Given problem> Begin at the line containing "lock_knob();" and stop at the line containing "record = json.load(file)"; copy those lines exactly, ends included, and nothing else.

Material provided>
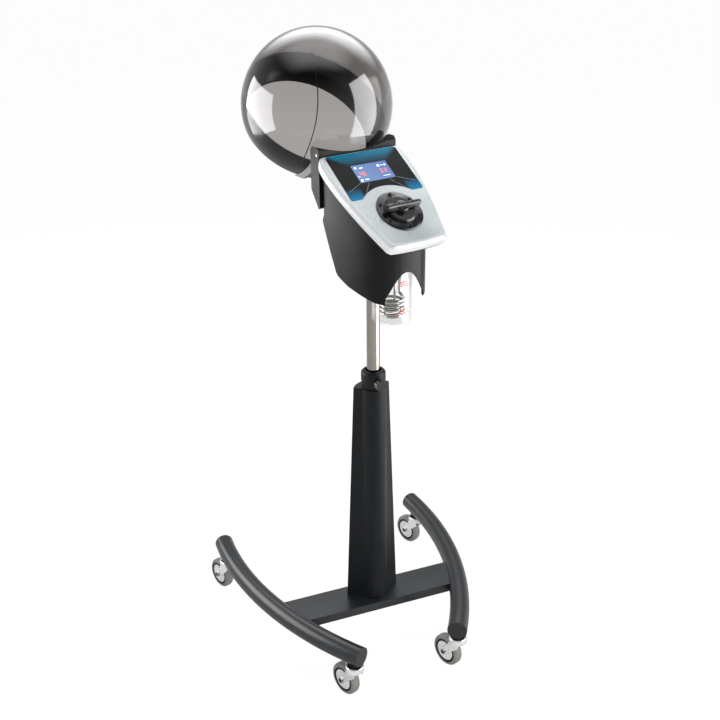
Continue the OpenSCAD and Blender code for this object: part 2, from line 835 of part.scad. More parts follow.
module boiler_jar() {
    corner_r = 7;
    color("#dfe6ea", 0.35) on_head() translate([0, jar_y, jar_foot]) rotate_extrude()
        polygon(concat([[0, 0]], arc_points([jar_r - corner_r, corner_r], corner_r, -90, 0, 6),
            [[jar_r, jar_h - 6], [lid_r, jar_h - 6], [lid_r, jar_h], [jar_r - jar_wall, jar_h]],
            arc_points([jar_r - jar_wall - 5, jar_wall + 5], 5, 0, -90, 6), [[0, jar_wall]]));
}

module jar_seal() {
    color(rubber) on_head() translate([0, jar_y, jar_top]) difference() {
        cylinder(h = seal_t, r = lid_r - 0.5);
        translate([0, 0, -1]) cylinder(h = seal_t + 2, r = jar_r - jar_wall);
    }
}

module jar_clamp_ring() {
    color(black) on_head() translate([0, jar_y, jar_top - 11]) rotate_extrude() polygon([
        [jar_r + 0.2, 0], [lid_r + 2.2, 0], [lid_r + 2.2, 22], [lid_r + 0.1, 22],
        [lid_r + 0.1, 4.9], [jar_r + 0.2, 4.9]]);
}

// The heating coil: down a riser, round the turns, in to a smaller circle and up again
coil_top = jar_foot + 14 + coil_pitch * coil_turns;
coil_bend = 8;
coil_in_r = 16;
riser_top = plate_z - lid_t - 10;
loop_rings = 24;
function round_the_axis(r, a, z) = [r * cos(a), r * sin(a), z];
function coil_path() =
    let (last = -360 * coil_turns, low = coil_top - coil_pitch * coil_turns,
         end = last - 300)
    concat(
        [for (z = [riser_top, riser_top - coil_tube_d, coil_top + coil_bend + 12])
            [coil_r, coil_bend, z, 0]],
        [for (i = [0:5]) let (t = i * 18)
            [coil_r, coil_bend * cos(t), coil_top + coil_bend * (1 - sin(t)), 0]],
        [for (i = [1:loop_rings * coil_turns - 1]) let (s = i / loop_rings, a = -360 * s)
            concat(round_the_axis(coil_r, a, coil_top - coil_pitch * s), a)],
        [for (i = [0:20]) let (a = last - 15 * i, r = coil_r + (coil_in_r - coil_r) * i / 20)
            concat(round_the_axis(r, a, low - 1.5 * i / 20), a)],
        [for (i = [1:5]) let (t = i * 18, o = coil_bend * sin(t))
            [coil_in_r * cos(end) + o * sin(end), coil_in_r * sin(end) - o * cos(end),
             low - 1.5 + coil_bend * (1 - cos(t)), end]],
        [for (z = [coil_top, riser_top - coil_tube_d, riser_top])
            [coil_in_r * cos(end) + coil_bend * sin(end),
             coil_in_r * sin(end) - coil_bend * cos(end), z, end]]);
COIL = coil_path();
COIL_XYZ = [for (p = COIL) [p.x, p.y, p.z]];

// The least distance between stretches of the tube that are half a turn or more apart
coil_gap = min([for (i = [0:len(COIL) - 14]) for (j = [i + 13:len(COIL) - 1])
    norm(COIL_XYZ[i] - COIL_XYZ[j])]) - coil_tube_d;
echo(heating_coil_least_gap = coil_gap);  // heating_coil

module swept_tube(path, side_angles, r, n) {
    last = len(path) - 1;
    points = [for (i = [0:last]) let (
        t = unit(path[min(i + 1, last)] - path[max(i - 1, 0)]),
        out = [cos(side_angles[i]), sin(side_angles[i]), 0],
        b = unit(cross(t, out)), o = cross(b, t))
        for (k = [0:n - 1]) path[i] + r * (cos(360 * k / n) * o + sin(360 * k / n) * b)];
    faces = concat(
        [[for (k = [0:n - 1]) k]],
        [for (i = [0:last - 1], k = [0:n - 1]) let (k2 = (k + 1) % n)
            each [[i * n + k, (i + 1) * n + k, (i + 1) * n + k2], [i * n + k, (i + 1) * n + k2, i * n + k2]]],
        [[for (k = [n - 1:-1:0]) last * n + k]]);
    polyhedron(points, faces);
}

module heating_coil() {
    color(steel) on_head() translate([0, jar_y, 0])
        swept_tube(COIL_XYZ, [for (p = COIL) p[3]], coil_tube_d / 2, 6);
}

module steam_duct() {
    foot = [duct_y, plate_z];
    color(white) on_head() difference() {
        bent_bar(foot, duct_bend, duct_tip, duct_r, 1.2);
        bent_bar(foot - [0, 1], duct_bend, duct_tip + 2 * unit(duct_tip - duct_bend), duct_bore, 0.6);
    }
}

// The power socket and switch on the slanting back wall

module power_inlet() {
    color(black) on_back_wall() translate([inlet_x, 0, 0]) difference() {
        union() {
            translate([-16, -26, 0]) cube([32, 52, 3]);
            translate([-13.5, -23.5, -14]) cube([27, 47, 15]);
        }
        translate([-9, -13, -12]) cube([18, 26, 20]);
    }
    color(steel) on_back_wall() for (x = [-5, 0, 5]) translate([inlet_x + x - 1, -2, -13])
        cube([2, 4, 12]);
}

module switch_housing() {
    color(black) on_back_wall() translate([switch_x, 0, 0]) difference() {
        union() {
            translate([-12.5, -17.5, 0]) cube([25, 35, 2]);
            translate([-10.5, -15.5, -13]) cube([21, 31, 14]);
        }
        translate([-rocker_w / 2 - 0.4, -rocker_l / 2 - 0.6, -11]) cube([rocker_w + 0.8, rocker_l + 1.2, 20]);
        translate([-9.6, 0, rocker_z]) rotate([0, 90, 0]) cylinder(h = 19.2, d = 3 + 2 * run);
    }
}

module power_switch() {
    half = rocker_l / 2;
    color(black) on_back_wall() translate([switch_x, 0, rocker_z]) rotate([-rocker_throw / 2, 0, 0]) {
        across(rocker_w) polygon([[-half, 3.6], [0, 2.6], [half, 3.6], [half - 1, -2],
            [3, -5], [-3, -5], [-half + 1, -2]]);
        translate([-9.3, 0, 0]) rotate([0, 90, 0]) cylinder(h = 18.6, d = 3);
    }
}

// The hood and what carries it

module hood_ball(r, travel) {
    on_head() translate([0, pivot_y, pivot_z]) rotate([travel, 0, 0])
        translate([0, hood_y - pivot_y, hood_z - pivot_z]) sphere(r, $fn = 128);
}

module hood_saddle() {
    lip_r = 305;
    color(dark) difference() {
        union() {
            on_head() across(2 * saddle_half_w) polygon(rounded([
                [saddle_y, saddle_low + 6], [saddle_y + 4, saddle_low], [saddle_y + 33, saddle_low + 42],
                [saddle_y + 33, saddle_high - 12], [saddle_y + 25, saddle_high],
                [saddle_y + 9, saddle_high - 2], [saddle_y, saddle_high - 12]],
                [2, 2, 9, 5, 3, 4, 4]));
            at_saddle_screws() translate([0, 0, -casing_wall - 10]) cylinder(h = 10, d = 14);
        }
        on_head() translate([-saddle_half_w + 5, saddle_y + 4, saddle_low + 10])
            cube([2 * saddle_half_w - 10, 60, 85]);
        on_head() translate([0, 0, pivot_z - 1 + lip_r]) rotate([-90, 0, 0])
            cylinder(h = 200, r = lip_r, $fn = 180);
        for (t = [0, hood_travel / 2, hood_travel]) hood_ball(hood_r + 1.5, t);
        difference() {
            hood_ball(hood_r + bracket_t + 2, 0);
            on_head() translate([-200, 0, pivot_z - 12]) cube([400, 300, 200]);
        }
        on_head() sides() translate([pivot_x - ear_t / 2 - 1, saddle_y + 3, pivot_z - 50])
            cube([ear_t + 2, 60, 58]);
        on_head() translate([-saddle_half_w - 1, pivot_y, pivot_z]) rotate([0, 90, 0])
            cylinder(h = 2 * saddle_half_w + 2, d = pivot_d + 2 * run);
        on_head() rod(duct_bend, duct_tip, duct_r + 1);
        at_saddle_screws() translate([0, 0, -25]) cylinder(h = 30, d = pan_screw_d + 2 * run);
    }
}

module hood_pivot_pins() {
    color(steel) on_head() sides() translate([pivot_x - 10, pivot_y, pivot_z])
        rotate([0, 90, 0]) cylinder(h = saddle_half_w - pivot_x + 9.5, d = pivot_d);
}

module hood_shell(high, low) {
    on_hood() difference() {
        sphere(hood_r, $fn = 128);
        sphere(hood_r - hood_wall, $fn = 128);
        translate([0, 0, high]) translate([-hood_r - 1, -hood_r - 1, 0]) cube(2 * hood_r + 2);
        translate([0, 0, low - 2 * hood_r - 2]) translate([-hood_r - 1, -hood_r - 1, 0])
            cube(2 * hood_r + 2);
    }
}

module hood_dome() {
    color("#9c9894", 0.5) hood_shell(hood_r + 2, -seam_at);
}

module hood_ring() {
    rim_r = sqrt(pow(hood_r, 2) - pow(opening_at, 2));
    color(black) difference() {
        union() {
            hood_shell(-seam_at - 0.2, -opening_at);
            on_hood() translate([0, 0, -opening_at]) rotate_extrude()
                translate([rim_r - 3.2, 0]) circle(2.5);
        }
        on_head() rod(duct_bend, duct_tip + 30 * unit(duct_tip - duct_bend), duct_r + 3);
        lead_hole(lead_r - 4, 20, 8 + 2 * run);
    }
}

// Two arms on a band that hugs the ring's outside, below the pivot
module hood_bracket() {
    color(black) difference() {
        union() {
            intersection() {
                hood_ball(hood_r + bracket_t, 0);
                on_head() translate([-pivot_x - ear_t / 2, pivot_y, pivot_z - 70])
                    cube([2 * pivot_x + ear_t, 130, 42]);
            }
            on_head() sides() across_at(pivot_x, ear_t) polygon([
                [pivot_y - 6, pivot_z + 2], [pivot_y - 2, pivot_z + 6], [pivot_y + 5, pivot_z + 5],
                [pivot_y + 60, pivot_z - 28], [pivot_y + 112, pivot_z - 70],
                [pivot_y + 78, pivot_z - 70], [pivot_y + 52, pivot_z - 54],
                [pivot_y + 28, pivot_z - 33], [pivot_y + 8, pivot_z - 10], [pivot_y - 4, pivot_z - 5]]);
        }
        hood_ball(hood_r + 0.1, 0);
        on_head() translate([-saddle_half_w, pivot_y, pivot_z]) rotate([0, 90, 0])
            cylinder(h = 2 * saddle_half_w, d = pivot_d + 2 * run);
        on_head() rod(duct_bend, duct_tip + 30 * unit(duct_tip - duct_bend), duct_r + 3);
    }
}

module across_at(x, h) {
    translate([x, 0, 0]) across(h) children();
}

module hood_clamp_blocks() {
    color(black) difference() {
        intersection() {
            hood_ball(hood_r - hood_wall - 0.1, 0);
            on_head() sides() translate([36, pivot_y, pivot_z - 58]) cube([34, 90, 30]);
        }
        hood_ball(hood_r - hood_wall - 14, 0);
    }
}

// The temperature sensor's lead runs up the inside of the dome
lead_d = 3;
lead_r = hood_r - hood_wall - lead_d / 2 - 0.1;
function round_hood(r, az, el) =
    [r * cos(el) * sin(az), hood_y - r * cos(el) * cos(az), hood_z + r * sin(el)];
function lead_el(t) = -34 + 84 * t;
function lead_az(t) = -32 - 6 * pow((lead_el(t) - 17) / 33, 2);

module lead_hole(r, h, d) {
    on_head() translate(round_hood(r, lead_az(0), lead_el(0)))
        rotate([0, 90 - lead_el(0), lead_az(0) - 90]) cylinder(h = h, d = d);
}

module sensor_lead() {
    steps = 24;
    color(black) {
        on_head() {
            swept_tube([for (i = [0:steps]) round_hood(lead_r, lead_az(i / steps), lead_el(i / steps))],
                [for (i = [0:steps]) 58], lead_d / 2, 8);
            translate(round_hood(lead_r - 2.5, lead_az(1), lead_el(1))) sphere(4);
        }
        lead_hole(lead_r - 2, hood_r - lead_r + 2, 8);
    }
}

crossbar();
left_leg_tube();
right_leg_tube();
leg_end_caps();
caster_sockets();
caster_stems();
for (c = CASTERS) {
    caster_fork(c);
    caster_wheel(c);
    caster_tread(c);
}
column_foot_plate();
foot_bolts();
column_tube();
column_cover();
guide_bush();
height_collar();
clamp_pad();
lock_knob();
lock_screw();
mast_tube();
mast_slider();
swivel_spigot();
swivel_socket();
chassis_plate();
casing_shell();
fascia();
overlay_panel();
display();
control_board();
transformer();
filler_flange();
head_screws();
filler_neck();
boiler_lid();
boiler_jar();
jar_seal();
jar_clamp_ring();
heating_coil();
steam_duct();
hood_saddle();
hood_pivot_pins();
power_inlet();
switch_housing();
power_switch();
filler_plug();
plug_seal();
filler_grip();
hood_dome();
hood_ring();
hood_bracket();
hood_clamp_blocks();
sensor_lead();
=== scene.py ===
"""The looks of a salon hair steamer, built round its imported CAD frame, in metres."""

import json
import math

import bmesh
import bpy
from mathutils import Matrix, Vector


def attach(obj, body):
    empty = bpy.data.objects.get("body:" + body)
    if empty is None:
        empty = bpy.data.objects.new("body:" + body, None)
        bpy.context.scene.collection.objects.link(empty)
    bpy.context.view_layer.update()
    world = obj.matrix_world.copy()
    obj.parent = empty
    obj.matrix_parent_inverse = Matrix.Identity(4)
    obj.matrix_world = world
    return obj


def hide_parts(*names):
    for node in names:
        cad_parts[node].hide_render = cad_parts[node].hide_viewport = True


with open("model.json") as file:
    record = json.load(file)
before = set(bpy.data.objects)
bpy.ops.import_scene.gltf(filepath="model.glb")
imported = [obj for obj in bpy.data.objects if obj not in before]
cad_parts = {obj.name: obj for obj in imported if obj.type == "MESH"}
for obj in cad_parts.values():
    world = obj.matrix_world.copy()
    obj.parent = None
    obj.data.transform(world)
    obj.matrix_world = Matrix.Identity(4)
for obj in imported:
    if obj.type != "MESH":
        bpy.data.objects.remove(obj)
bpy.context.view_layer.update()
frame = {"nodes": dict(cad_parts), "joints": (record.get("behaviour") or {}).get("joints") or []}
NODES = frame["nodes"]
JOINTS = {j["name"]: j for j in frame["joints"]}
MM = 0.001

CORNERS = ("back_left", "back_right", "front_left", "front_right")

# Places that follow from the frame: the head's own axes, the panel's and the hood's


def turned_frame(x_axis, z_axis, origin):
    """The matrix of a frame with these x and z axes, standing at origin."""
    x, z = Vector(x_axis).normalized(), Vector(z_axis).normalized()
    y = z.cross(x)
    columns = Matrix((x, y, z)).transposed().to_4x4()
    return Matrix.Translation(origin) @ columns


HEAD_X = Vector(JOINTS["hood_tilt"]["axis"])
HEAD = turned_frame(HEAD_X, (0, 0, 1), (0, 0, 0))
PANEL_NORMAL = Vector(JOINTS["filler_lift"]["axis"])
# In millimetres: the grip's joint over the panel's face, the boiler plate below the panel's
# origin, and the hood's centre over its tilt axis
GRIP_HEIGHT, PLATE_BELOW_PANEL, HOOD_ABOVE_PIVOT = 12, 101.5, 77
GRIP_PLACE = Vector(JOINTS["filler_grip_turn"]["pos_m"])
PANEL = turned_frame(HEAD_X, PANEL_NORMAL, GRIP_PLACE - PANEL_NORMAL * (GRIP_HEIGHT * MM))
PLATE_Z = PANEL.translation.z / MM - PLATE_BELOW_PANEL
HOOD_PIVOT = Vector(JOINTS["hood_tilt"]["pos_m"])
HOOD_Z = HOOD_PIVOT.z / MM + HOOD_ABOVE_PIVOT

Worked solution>
lock_knob();
lock_screw();
mast_tube();
mast_slider();
swivel_spigot();
swivel_socket();
chassis_plate();
casing_shell();
fascia();
overlay_panel();
display();
control_board();
transformer();
filler_flange();
head_screws();
filler_neck();
boiler_lid();
boiler_jar();
jar_seal();
jar_clamp_ring();
heating_coil();
steam_duct();
hood_saddle();
hood_pivot_pins();
power_inlet();
switch_housing();
power_switch();
filler_plug();
plug_seal();
filler_grip();
hood_dome();
hood_ring();
hood_bracket();
hood_clamp_blocks();
sensor_lead();
=== scene.py ===
"""The looks of a salon hair steamer, built round its imported CAD frame, in metres."""

import json
import math

import bmesh
import bpy
from mathutils import Matrix, Vector


def attach(obj, body):
    empty = bpy.data.objects.get("body:" + body)
    if empty is None:
        empty = bpy.data.objects.new("body:" + body, None)
        bpy.context.scene.collection.objects.link(empty)
    bpy.context.view_layer.update()
    world = obj.matrix_world.copy()
    obj.parent = empty
    obj.matrix_parent_inverse = Matrix.Identity(4)
    obj.matrix_world = world
    return obj


def hide_parts(*names):
    for node in names:
        cad_parts[node].hide_render = cad_parts[node].hide_viewport = True


with open("model.json") as file:
    record = json.load(file)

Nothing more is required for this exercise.